Ultrasonic sensors used for distance measurement and object detection also rely on the speed of sound to determine distances. Temperature variations can alter the calculated distance if not accounted for, leading to inaccuracies. Advanced systems often incorporate temperature sensors to compensate for these effects, ensuring reliable performance across varying conditions.
Beyond Temperature: Other Influencing Factors
While temperature is undoubtedly the most significant factor affecting the speed of sound in air, other factors also play a role, albeit to a lesser extent. Humidity, for instance, can have a slight impact. Since water vapor is lighter than dry air, an increase in humidity can lead to a marginal increase in the speed of sound. Pressure also has a minimal effect, especially at typical atmospheric pressures. For most practical purposes, however, the influence of humidity and pressure is often negligible compared to that of temperature.
In Conclusion: The Symphony of Temperature and Sound
In summary, temperature stands as a primary determinant of the speed of sound in air. The underlying principle is that higher temperatures increase the kinetic energy of air molecules, enabling them to transmit sound waves more efficiently. This understanding is crucial for a variety of applications, including predicting sound propagation in the atmosphere, designing musical instruments, and making accurate acoustic measurements.

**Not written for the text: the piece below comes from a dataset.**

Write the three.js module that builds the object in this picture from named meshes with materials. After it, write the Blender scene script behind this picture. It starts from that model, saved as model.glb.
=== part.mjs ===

Next time you notice sound traveling differently on a warm day versus a cold one, remember the intricate dance between temperature and molecular motion that governs this phenomenon. The relationship between temperature and the speed of sound is not just a scientific fact; it is a fundamental aspect of how we experience the world around us. Consider how the ambient temperature could influence the audibility of sounds in your environment, from the subtle nuances of music to the distant rumble of thunder. Understanding this relationship deepens our appreciation of the physical world and the subtle forces that shape our sensory experiences.